Figure 2: Unsupervised learning helps to detect weekends and holidays. A. Per day we count the number of all actions by all employees in the company. B. Using K=2 means, we detect two groups — one with low count of actions (red dots) and second with high count of actions (green dots). C. Taking the highest result of an autocorrelation between a weekend vector i.e. [1,1,0,0,0,0,0,1,1,0….] and the low activity vector (red dots in B) we can detect the weekends. Each future data point which is not a weekend but has a similar activity count as the low count group (i.e. beneath black dashed line in B) is considered a holiday/fun company days outside the office.

Detection Approach

Equipped with the ability to track each employee’s working hours and knowledge of non-standard working hours per group (global, joint, individual) and per context (weekends, holidays/fun company days outside the office, sleep), we can combine all to detect per employee per hour suspicious working hours. By giving a different severity to each interval violation we can detect the most suspicious working out of hours per employee and alert when there is a significant anomaly in the expected and presumably standardized working hours as shown in Figure 3 by the red dot. We would like to emphasize that this detector tells one side of the story and an alert should be supported with additional information such as the attempt to approach sensitive tables in Alice’s case. We will address this point next.

Figure 3: An example of an individual working hours mapped on defined working and non-working hours intervals. Y-axis indicates the hour of the day and x-axis indicates the date. Blue dots — indicate there was an activity, gray squares — indicates individual, joint and global working hours, red squares — indicates individual non-working hours, green squares — represents global non-working hours, yellow squares — represents the conjunction of global and joint non-working hours, black squares — represents the conjunction of individual, joint and global non-working hours, solid black lines indicate weekend days and blue solid lines indicate holidays (here 4th of July). The activity on the 30–06–2019 at 23:00 (red dot) is the most suspicious hour since the employee worked during a late Sunday night though usually, he does not work during weekends or holidays.

Joint indicators as a complete system

It is intuitive that when someone is working out of expected working hours, we should open an eye. By profiling the working hours per group (global, joint, individual) and per context (weekends, holidays/fun company days outside the office, sleep) we are able to detect a significant working out of hours activity.

However, chances are that anomalies in working out of hours will occur from time to time. For instance, an anomaly occurred when Alice had to work late one night to prepare for her first presentation on a new initiative she developed. Another false positive occurred when Bob decided to skip his Wednesday morning yoga and begin working instead. Furthermore, a data breach could happen at any time of the day, so we cannot in principle count on working hours detection alone. Hence, such anomaly detection in working hours should serve as a recommendation to help strengthen a suspicion and not solely trigger an alarm.

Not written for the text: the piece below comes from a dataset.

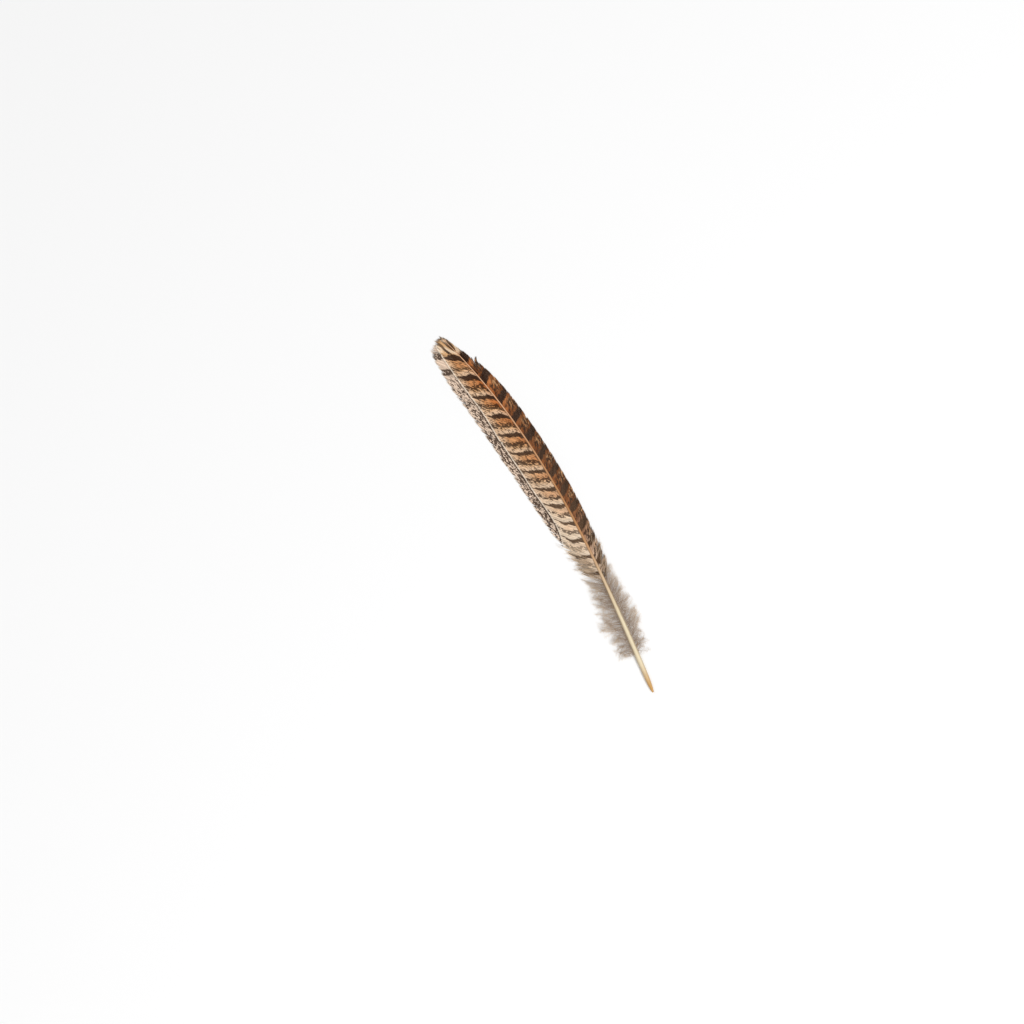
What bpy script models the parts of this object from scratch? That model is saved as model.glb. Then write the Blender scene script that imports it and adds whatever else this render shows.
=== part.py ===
"""A pheasant's tail feather, lying on a surface with its upper side up.

It grew as one piece, so it is one closed solid: a bowed, tapering shaft with a bare quill at
one end, a broad and a narrow vane that part into locks along their margins, and loose downy
locks between the vanes and the quill. The tip points to +X, the broad vane lies to +Y, and
the vanes' margins rest on the plane z = 0. Distances called "down" run from the tip of the
feather towards the end of its quill, and "out" runs sideways from the shaft.
"""

import math
import random

import bmesh
import bpy

MM = 0.001

LENGTH = 190 * MM
SHAFT_START = 3 * MM
DOWN_START = 133 * MM
QUILL_START = 172 * MM

BOW = 10.5 * MM
BOW_SKEW = 0.8
BOX_SHIFT = 4.645 * MM

VANE_THICKNESS = 0.45 * MM
FLAT_MARGIN = 0.82

# Each list gives (mm down from the tip, mm) for a soft curve.
SHAFT_RADIUS = [(3, 0.15), (25, 0.32), (70, 0.56), (120, 0.9), (160, 1.2), (172, 1.26),
                (182, 1.14), (187, 0.85), (190, 0.4)]
SHAFT_HEIGHT = [(0, 0.4), (12, 1.1), (32, 2.1), (62, 3.1), (95, 3.52), (130, 3.2),
                (152, 2.5), (170, 1.65), (181, 1.2), (190, 1.05)]
BROAD_WIDTH = [(0, 0), (0.5, 2.0), (1.7, 4.4), (4.7, 8.5), (11, 10.9), (28, 13.9), (62, 14.9),
               (97, 13.2), (112, 11.0), (126, 8.8), (140, 8.6), (154, 10.5), (163, 9.5),
               (170, 6.5)]
BROAD_REACH = [(3, 3), (8, 7.4), (14, 11.8), (25, 17.3), (40, 21.5), (70, 23), (100, 18.5),
               (120, 12.5), (140, 6.5), (160, 4.5), (173, 2.5)]
NARROW_WIDTH = [(0, 0), (0.8, 0.9), (4, 1.4), (7, 1.8), (15, 3.4), (26, 5.6), (42, 6.5),
                (90, 6.5), (118, 5.9), (132, 5.8), (145, 7.4), (158, 8.6), (165, 7.6),
                (170, 5.6)]
NARROW_REACH = [(3, 3), (8, 6.4), (14, 9.4), (40, 12), (70, 12), (100, 10), (120, 8),
                (140, 5.5), (160, 4), (173, 2.5)]

BARB_LEAN = (0.42, 0.56)
RIDGE_ON_SHAFT = 0.25
BROAD_DROP = 1.7
NARROW_DROP = 2.3

# The gaps between locks, as (mm down from the tip, share of the barb or of the lock's width).
GAP_START = [(3, 0.8), (110, 0.78), (133, 0.5), (145, 0.3), (172, 0.22)]
GAP_PULL = [(3, 0.12), (110, 0.16), (133, 0.35), (145, 0.62), (172, 0.72)]
LOCK_SHORTNESS = [(3, 0.015), (120, 0.03), (145, 0.16), (172, 0.2)]

VANE_LOCKS = 28
DOWN_LOCKS = 11
LOCK_UNEVENNESS = 0.22
GAP_UNEVENNESS = 0.15
LOCK_ROUNDING = 0.025
LOCK_SEED = 7

BARB_ROWS = (0, 0.17, 0.34, 0.5, 0.66, 0.75, 0.84, 0.92, 1)
SHAFT_SIDES = 12
SHAFT_RINGS = 46
SHAFT_CROWDING = 1.25
SMOOTH_ANGLE = math.radians(40)

FEATHER_COLOUR = (0.36, 0.2, 0.1, 1)
FEATHER_ROUGHNESS = 0.6


def blend(points, down):
    """The value at a distance in metres on a soft curve through (mm, value) points."""
    at = min(max(down / MM, points[0][0]), points[-1][0])
    i = next(k for k in range(len(points) - 1) if at <= points[k + 1][0])
    steps = [(b[1] - a[1]) / (b[0] - a[0]) for a, b in zip(points, points[1:])]

    def slope(k):
        if k in (0, len(points) - 1):
            return steps[min(k, len(steps) - 1)]
        before, after = steps[k - 1], steps[k]
        return 0 if before * after <= 0 else 2 * before * after / (before + after)

    span = points[i + 1][0] - points[i][0]
    t = (at - points[i][0]) / span
    straight = points[i][1] + (points[i + 1][1] - points[i][1]) * t * t * (3 - 2 * t)
    return straight + t * (1 - t) * ((1 - t) * slope(i) - t * slope(i + 1)) * span


def length_at(points, down):
    return blend(points, down) * MM


def shaft_side(down):
    return BOX_SHIFT - BOW * math.sin(math.pi * (max(down, 0) / LENGTH) ** BOW_SKEW)


def place(down, out, height):
    """World position of a point given by its distance down, out and above the surface."""
    return (LENGTH / 2 - down, shaft_side(down) + out, height)


class Vane:
    """One side of the feather: its outline and how its barbs run and droop."""

    def __init__(self, name, sign, width, reach, drop):
        self.name = name
        self.sign = sign
        self.width = width
        self.reach = reach
        self.drop = drop

    def underside(self, down, out):
        """Height of the underside: highest at the shaft, flat on the surface at the margin."""
        width = length_at(self.width, down)
        across = min(out / (width * FLAT_MARGIN), 1) if width > 0 else 0
        ridge = length_at(SHAFT_HEIGHT, down) + RIDGE_ON_SHAFT * length_at(SHAFT_RADIUS, down)
        return max(ridge - VANE_THICKNESS, 0) * (1 - across ** self.drop)

    def barb_point(self, root, r):
        """Distances down and out of the point at share r of the barb that leaves at root."""
        reach = length_at(self.reach, root)
        width = length_at(self.width, root - reach)
        middle = 2 * r * (1 - r)
        down = root - reach * (middle * BARB_LEAN[0] + r * r)
        return down, width * (middle * BARB_LEAN[1] + r * r)

    def lock_point(self, lock, edge, r):
        """A point on a lock's edge barb, or on its middle barb where edge is None.

        Past the gap's start the edges are drawn in towards the middle and fall short of it.
        """
        middle = (lock["start"] + lock["end"]) / 2
        root = middle if edge is None else edge["root"]
        gap = lock["gap"] if edge is None else edge["gap"]
        past = max(r - gap, 0) / (1 - gap)
        r -= lock["short"] * past
        if edge is None:
            return self.barb_point(root, r)
        r -= LOCK_ROUNDING * past
        down, out = self.barb_point(root, r)
        mid_down, mid_out = self.barb_point(middle, r)
        share = edge["pull"] * past
        return down + (mid_down - down) * share, out + (mid_out - out) * share


BROAD = Vane("broad", 1, BROAD_WIDTH, BROAD_REACH, BROAD_DROP)
NARROW = Vane("narrow", -1, NARROW_WIDTH, NARROW_REACH, NARROW_DROP)


def lock_roots(dice):
    """Where each lock's first barb leaves the shaft, with the last lock's end added."""
    roots = []
    for start, end, count in (
        (SHAFT_START, DOWN_START, VANE_LOCKS),
        (DOWN_START, QUILL_START, DOWN_LOCKS),
    ):
        step = (end - start) / count
        for i in range(count):
            shake = dice.uniform(-LOCK_UNEVENNESS, LOCK_UNEVENNESS) if i else 0
            roots.append(start + (i + shake) * step)
    return roots + [QUILL_START]


def lock_edges(roots, dice):
    """For each root, how far out the gap beside it starts and how far it opens."""
    edges = []
    for root in roots:
        start = blend(GAP_START, root) * dice.uniform(1 - GAP_UNEVENNESS, 1 + GAP_UNEVENNESS)
        pull = blend(GAP_PULL, root) * dice.uniform(1 - GAP_UNEVENNESS, 1 + GAP_UNEVENNESS)
        edges.append({"root": root, "gap": start, "pull": pull})
    return edges


def add_vane(bm, vane, roots, dice, shared):
    """Adds one vane's faces. Neighbouring locks share their vertices up to the gap."""
    edges = lock_edges(roots, dice)

    def vertex(key, down, out):
        if key not in shared:
            height = vane.underside(down, out)
            shared[key] = bm.verts.new(place(down, vane.sign * out, height))
        return shared[key]

    for i, (start, end) in enumerate(zip(edges, edges[1:])):
        lock = {
            "start": start["root"],
            "end": end["root"],
            "gap": (start["gap"] + end["gap"]) / 2,
            "short": blend(LOCK_SHORTNESS, start["root"]) * dice.random(),
        }

        def column(k, edge):
            verts = []
            for row, r in enumerate(BARB_ROWS):
                if row == 0:
                    key = ("root", k)
                elif k == 0:
                    key = ("tip", row)
                else:
                    parted = edge is None or r > edge["gap"]
                    key = (vane.name, k, row, i if parted else None)
                if k == 0:
                    verts.append(vertex(key, *vane.barb_point(edge["root"], r)))
                else:
                    verts.append(vertex(key, *vane.lock_point(lock, edge, r)))
            return verts

        columns = [column(2 * i, start), column(2 * i + 1, None), column(2 * i + 2, end)]
        for near, far in zip(columns, columns[1:]):
            for row in range(len(BARB_ROWS) - 1):
                corners = [near[row], near[row + 1], far[row + 1], far[row]]
                bm.faces.new(corners[:: vane.sign])


def build_vanes():
    """Both vanes and the down as one sheet of even thickness."""
    dice = random.Random(LOCK_SEED)
    roots = lock_roots(dice)
    bm = bmesh.new()
    shared = {}
    for vane in (BROAD, NARROW):
        add_vane(bm, vane, roots, dice, shared)
    raised = bmesh.ops.extrude_face_region(bm, geom=bm.faces[:])["geom"]
    verts = [item for item in raised if isinstance(item, bmesh.types.BMVert)]
    bmesh.ops.translate(bm, verts=verts, vec=(0, 0, VANE_THICKNESS))
    bmesh.ops.recalc_face_normals(bm, faces=bm.faces[:])
    return finish_mesh(bm, "feather")


def build_shaft():
    """The shaft as one bowed tube, from a thin tip to the rounded end of the quill."""
    bm = bmesh.new()
    rings = []
    for i in range(SHAFT_RINGS + 1):
        share = 1 - (1 - i / SHAFT_RINGS) ** SHAFT_CROWDING
        down = SHAFT_START + (LENGTH - SHAFT_START) * share
        radius = length_at(SHAFT_RADIUS, down)
        ring = []
        for k in range(SHAFT_SIDES):
            turn = 2 * math.pi * (k + 0.5) / SHAFT_SIDES
            height = length_at(SHAFT_HEIGHT, down) + radius * math.sin(turn)
            ring.append(bm.verts.new(place(down, radius * math.cos(turn), height)))
        rings.append(ring)
    for ring, following in zip(rings, rings[1:]):
        for k in range(SHAFT_SIDES):
            j = (k + 1) % SHAFT_SIDES
            bm.faces.new((ring[k], ring[j], following[j], following[k]))
    bm.faces.new(rings[0])
    bm.faces.new(rings[-1])
    bmesh.ops.recalc_face_normals(bm, faces=bm.faces[:])
    return finish_mesh(bm, "shaft_guide")


def finish_mesh(bm, name):
    mesh = bpy.data.meshes.new(name)
    bm.to_mesh(mesh)
    bm.free()
    mesh.shade_smooth()
    mesh.set_sharp_from_angle(angle=SMOOTH_ANGLE)
    piece = bpy.data.objects.new(name, mesh)
    bpy.context.scene.collection.objects.link(piece)
    return piece


def feather_material():
    material = bpy.data.materials.new("barred_feather")
    material.use_nodes = True
    surface = material.node_tree.nodes["Principled BSDF"]
    surface.inputs["Base Color"].default_value = FEATHER_COLOUR
    surface.inputs["Roughness"].default_value = FEATHER_ROUGHNESS
    surface.inputs["Metallic"].default_value = 0
    return material


def main():
    for piece in list(bpy.data.objects):
        bpy.data.objects.remove(piece, do_unlink=True)
    shaft = build_shaft()
    shaft.hide_render = True
    shaft.display_type = "WIRE"
    feather = build_vanes()
    feather.data.materials.append(feather_material())
    join = feather.modifiers.new("grow_on_shaft", "BOOLEAN")
    join.operation = "UNION"
    join.solver = "EXACT"
    join.object = shaft


main()
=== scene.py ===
"""A pheasant's tail feather, dressed barb by barb over its plain solid.

The feather lies with its upper side up, its tip towards +X and its broad vane towards +Y.
"Down" is a distance in mm from the tip towards the end of the quill, and "out" is a distance
in mm sideways from the middle of the shaft. The shaft, both vanes and the down follow the
same curves as the solid.
"""

import math
import random

import bmesh
import bpy
import numpy as np
from bpy.props import FloatProperty, FloatVectorProperty, IntProperty, PointerProperty
from mathutils import Matrix, Vector


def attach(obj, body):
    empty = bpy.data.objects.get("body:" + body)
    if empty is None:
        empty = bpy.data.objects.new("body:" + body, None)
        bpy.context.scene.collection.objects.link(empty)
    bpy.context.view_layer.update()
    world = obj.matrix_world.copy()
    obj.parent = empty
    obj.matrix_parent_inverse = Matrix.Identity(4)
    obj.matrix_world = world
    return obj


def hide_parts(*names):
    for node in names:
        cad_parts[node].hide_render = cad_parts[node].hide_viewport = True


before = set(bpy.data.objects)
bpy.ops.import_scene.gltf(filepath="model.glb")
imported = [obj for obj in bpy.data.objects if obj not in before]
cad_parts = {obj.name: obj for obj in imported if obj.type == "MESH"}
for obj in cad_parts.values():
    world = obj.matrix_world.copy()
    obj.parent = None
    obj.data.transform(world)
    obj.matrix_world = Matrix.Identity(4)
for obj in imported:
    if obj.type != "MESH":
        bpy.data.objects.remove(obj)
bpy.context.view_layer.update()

bl_info = {
    "name": "Barred Tail Feather",
    "version": (1, 0, 0),
    "blender": (4, 5, 0),
    "location": "View3D > Sidebar > Feather",
    "description": "Makes a barred tail feather from its shaft, barbs and down",
    "category": "Add Mesh",
}

MM = 0.001

# The solid's own sizes, in mm.
LENGTH = 190
SHAFT_START = 3
DOWN_START = 133
QUILL_START = 172
BOW = 10.5
BOW_SKEW = 0.8
BOX_SHIFT = 4.645
SHEET_THICKNESS = 0.45
FLAT_MARGIN = 0.82
RIDGE_ON_SHAFT = 0.25
BARB_LEAN = (0.42, 0.56)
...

As an example for the above, Imperva’s DRA (Database Risk Analytics) is a cyber security system that takes many factors into account and by using a sophisticated risk analytics platform, it analyzes employees activity to provide insight about security risks. Working out of hours detection is one of the many security incidents the system is able to detect and as more insights trigger off the probability for an actual attack raises and helps the SOC team to decide what action should be taken.